The Trickle-Up BailoutOf course, this would have its own problems, but of course it would provide an opportunity for Congress to limit it to individual American homeowners, and specifically exclude bailing out illegal alien homeowners.
By Jonathan G.S. Koppell and William N. Goetzmann Wednesday, October 1, 2008; Page A17
The theory underlying the bailout plan stalled in Congress is that rescuing the finance industry will restore market stability and that the benefits will eventually trickle down to average Americans. Thus, solving the subprime mortgage crisis has morphed into a much larger challenge: reassembling the architecture of the financial markets, which seemingly requires giving the Treasury secretary nearly a trillion dollars and extraordinary latitude to pick winners and losers.
There is an easier and more politically palatable fix: Pay off all the delinquent mortgages. [More]
Remember, Fannie, Freddie, and all the banks were explicitly marketing mortgages to illegal aliens, who they said were "good risks."
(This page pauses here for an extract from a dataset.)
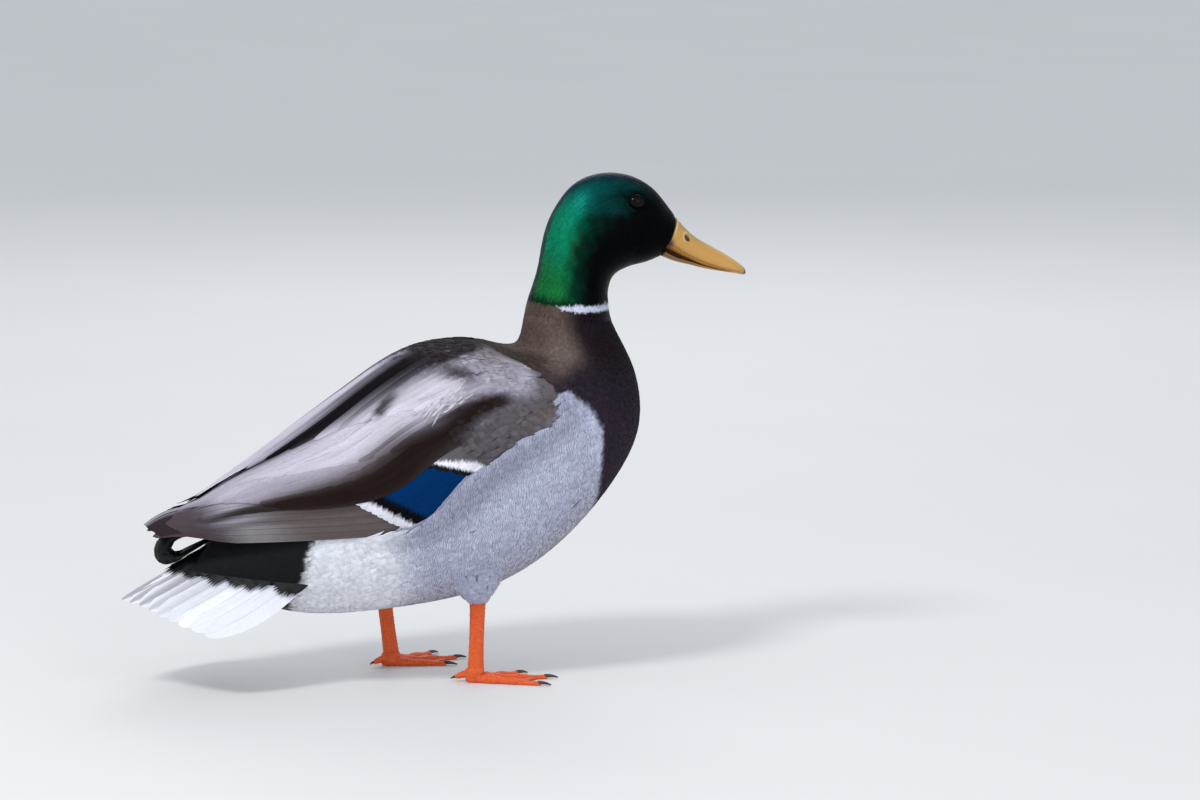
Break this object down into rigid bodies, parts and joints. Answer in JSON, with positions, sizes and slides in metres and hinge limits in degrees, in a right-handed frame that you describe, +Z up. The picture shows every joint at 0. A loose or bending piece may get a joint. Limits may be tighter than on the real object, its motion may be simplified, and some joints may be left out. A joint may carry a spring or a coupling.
{
  "type": "mallard duck",
  "caption": "Life-size still model of a standing mallard drake: green head, grey flanks, blue wing patch, curled tail feathers and orange webbed feet.",
  "frame": {"origin": "centre of the part's box on the floor, between the legs and a little ahead of the left foot", "axes": "+X the way the duck faces, +Y to its left, +Z up; the feet stand on Z = 0"},
  "size_m": [0.3802, 0.1318, 0.2992],
  "materials": {
    "head_plumage": "glossy green plumage",
    "breast_plumage": "dark purplish brown plumage",
    "flank_plumage": "pale grey finely barred plumage",
    "rump_plumage": "black plumage with a slight green gloss",
    "tail_plumage": "white flight feathers",
    "scapular_plumage": "pale grey-brown plumage",
    "wing_plumage": "taupe grey-brown plumage",
    "speculum_plumage": "glossy blue feathers with black and white bars",
    "primary_plumage": "dark grey-brown flight feathers",
    "bill_horn": "satin yellow bill skin and horn",
    "leg_skin": "scaled orange skin",
    "claw_horn": "dark horn",
    "eye_surface": "wet dark brown eye"
  },
  "bodies": {
    "root": {"head": "head_plumage", "neck": "head_plumage", "neck_base": "breast_plumage", "breast": "breast_plumage", "trunk": "flank_plumage", "rump": "rump_plumage", "tail": "tail_plumage", "tail_curl": "rump_plumage", "bill_upper": "bill_horn", "bill_lower": "bill_horn", "scapulars_left": "scapular_plumage", "wing_left": "wing_plumage", "tertials_left": "scapular_plumage", "speculum_left": "speculum_plumage", "primaries_left": "primary_plumage", "wing_tip_left": "primary_plumage", "eye_left": "eye_surface", "thigh_left": "flank_plumage", "shank_left": "leg_skin", "foot_left": "leg_skin", "claw_left_inner": "claw_horn", "claw_left_middle": "claw_horn", "claw_left_outer": "claw_horn", "claw_left_hind": "claw_horn", "scapulars_right": "scapular_plumage", "wing_right": "wing_plumage", "tertials_right": "scapular_plumage", "speculum_right": "speculum_plumage", "primaries_right": "primary_plumage", "wing_tip_right": "primary_plumage", "eye_right": "eye_surface", "thigh_right": "flank_plumage", "shank_right": "leg_skin", "foot_right": "leg_skin", "claw_right_inner": "claw_horn", "claw_right_middle": "claw_horn", "claw_right_outer": "claw_horn", "claw_right_hind": "claw_horn"}
  },
  "joints": []
}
I pointed this out in 2002, in an article called Why Not Just Give Them A Roomful Of Gold? Or: Immigration - Just Another Government Program. (Excuse my mentioning it—we're holding "I Told You So Week " at VDARE.com.) And Congress, especially the Republicans in Congress, could insist that in a homeowner bailout, no one should be bailed out except those people who were in the country legally. That would not only save some American taxpayer dollars, it would give us some idea of the size of the illegal alien mortgage default problem.
And of course, the illegal alien homebuyers wouldn't necessarily suffer. They could still be bailed out—by the Government of Mexico.